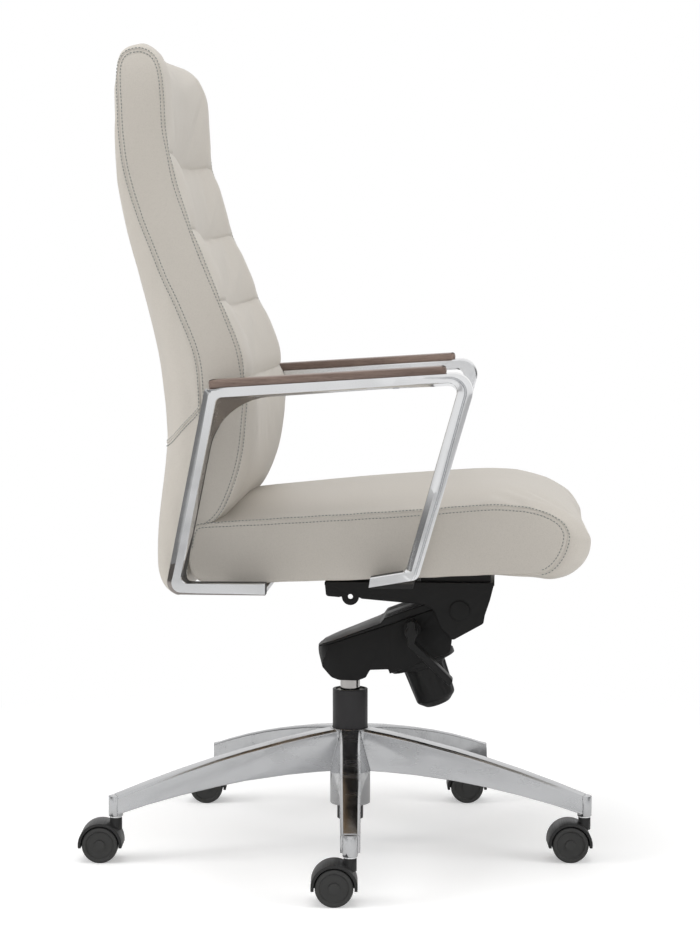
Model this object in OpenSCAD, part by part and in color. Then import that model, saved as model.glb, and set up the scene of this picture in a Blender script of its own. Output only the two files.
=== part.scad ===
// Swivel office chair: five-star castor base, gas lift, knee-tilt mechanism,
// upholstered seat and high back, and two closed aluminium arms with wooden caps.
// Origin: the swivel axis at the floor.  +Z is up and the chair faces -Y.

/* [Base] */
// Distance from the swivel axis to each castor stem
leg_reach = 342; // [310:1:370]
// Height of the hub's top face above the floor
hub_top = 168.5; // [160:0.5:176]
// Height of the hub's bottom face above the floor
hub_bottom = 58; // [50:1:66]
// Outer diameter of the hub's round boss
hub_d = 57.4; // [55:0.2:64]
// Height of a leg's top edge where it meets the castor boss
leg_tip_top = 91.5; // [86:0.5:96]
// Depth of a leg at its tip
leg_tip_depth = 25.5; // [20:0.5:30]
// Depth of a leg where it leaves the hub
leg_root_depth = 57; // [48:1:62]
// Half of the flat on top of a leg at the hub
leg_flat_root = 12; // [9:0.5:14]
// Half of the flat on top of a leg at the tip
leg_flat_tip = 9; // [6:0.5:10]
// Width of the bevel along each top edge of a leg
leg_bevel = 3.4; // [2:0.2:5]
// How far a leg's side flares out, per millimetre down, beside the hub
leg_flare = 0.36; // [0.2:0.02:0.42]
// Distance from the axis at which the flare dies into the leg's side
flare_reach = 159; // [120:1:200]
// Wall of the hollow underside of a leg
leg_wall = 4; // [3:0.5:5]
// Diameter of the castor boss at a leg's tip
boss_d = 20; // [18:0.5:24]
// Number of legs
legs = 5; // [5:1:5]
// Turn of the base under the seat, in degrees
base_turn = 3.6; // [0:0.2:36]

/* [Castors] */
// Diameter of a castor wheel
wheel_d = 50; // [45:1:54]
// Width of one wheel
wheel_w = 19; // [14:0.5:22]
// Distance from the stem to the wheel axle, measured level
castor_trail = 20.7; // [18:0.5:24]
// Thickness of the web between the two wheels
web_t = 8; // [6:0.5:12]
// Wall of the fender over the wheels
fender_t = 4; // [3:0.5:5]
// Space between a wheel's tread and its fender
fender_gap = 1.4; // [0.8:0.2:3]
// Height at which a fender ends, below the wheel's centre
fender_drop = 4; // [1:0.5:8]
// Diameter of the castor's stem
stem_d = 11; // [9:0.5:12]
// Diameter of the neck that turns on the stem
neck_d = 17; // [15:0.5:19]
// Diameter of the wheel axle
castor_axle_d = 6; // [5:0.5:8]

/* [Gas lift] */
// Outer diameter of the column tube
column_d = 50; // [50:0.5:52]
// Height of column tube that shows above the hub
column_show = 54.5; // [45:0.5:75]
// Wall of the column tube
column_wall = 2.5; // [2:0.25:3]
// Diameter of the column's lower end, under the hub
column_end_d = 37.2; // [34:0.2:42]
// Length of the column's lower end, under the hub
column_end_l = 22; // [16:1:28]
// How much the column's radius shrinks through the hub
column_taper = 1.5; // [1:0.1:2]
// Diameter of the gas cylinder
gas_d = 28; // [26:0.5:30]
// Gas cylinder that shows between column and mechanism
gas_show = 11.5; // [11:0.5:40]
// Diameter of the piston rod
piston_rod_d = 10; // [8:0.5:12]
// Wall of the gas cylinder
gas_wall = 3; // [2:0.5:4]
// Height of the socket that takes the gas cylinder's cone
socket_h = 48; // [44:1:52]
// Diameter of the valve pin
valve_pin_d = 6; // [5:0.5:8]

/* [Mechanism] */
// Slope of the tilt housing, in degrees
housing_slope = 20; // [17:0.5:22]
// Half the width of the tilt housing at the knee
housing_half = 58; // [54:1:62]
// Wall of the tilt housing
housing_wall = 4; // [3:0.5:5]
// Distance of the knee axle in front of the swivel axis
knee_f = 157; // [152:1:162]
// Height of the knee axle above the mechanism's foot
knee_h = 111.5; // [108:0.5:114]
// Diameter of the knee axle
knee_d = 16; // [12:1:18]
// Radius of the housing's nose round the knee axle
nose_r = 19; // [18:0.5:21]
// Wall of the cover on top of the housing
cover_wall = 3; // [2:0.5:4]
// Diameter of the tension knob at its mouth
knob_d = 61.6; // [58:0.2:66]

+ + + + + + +

Exercise aim: Reproduce all of the data exactly as given.

Exercise answer:
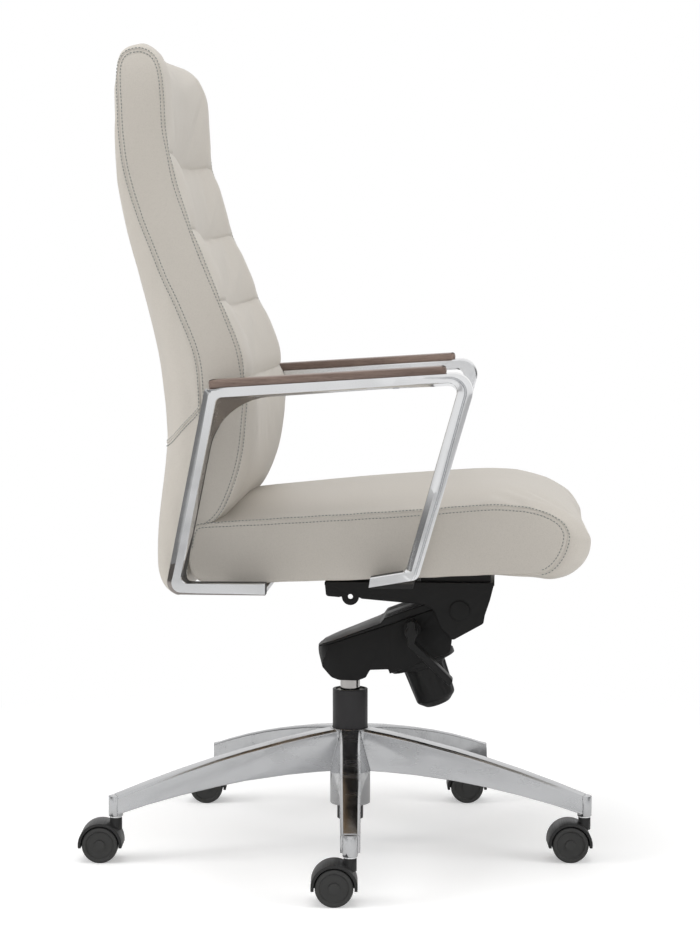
Model this object in OpenSCAD, part by part and in color. Then import that model, saved as model.glb, and set up the scene of this picture in a Blender script of its own. Output only the two files.
=== part.scad ===
// Swivel office chair: five-star castor base, gas lift, knee-tilt mechanism,
// upholstered seat and high back, and two closed aluminium arms with wooden caps.
// Origin: the swivel axis at the floor.  +Z is up and the chair faces -Y.

/* [Base] */
// Distance from the swivel axis to each castor stem
leg_reach = 342; // [310:1:370]
// Height of the hub's top face above the floor
hub_top = 168.5; // [160:0.5:176]
// Height of the hub's bottom face above the floor
hub_bottom = 58; // [50:1:66]
// Outer diameter of the hub's round boss
hub_d = 57.4; // [55:0.2:64]
// Height of a leg's top edge where it meets the castor boss
leg_tip_top = 91.5; // [86:0.5:96]
// Depth of a leg at its tip
leg_tip_depth = 25.5; // [20:0.5:30]
// Depth of a leg where it leaves the hub
leg_root_depth = 57; // [48:1:62]
// Half of the flat on top of a leg at the hub
leg_flat_root = 12; // [9:0.5:14]
// Half of the flat on top of a leg at the tip
leg_flat_tip = 9; // [6:0.5:10]
// Width of the bevel along each top edge of a leg
leg_bevel = 3.4; // [2:0.2:5]
// How far a leg's side flares out, per millimetre down, beside the hub
leg_flare = 0.36; // [0.2:0.02:0.42]
// Distance from the axis at which the flare dies into the leg's side
flare_reach = 159; // [120:1:200]
// Wall of the hollow underside of a leg
leg_wall = 4; // [3:0.5:5]
// Diameter of the castor boss at a leg's tip
boss_d = 20; // [18:0.5:24]
// Number of legs
legs = 5; // [5:1:5]
// Turn of the base under the seat, in degrees
base_turn = 3.6; // [0:0.2:36]

/* [Castors] */
// Diameter of a castor wheel
wheel_d = 50; // [45:1:54]
// Width of one wheel
wheel_w = 19; // [14:0.5:22]
// Distance from the stem to the wheel axle, measured level
castor_trail = 20.7; // [18:0.5:24]
// Thickness of the web between the two wheels
web_t = 8; // [6:0.5:12]
// Wall of the fender over the wheels
fender_t = 4; // [3:0.5:5]
// Space between a wheel's tread and its fender
fender_gap = 1.4; // [0.8:0.2:3]
// Height at which a fender ends, below the wheel's centre
fender_drop = 4; // [1:0.5:8]
// Diameter of the castor's stem
stem_d = 11; // [9:0.5:12]
// Diameter of the neck that turns on the stem
neck_d = 17; // [15:0.5:19]
// Diameter of the wheel axle
castor_axle_d = 6; // [5:0.5:8]

/* [Gas lift] */
// Outer diameter of the column tube
column_d = 50; // [50:0.5:52]
// Height of column tube that shows above the hub
column_show = 54.5; // [45:0.5:75]
// Wall of the column tube
column_wall = 2.5; // [2:0.25:3]
// Diameter of the column's lower end, under the hub
column_end_d = 37.2; // [34:0.2:42]
// Length of the column's lower end, under the hub
column_end_l = 22; // [16:1:28]
// How much the column's radius shrinks through the hub
column_taper = 1.5; // [1:0.1:2]
// Diameter of the gas cylinder
gas_d = 28; // [26:0.5:30]
// Gas cylinder that shows between column and mechanism
gas_show = 11.5; // [11:0.5:40]
// Diameter of the piston rod
piston_rod_d = 10; // [8:0.5:12]
// Wall of the gas cylinder
gas_wall = 3; // [2:0.5:4]
// Height of the socket that takes the gas cylinder's cone
socket_h = 48; // [44:1:52]
// Diameter of the valve pin
valve_pin_d = 6; // [5:0.5:8]

/* [Mechanism] */
// Slope of the tilt housing, in degrees
housing_slope = 20; // [17:0.5:22]
// Half the width of the tilt housing at the knee
housing_half = 58; // [54:1:62]
// Wall of the tilt housing
housing_wall = 4; // [3:0.5:5]
// Distance of the knee axle in front of the swivel axis
knee_f = 157; // [152:1:162]
// Height of the knee axle above the mechanism's foot
knee_h = 111.5; // [108:0.5:114]
// Diameter of the knee axle
knee_d = 16; // [12:1:18]
// Radius of the housing's nose round the knee axle
nose_r = 19; // [18:0.5:21]
// Wall of the cover on top of the housing
cover_wall = 3; // [2:0.5:4]
// Diameter of the tension knob at its mouth
knob_d = 61.6; // [58:0.2:66]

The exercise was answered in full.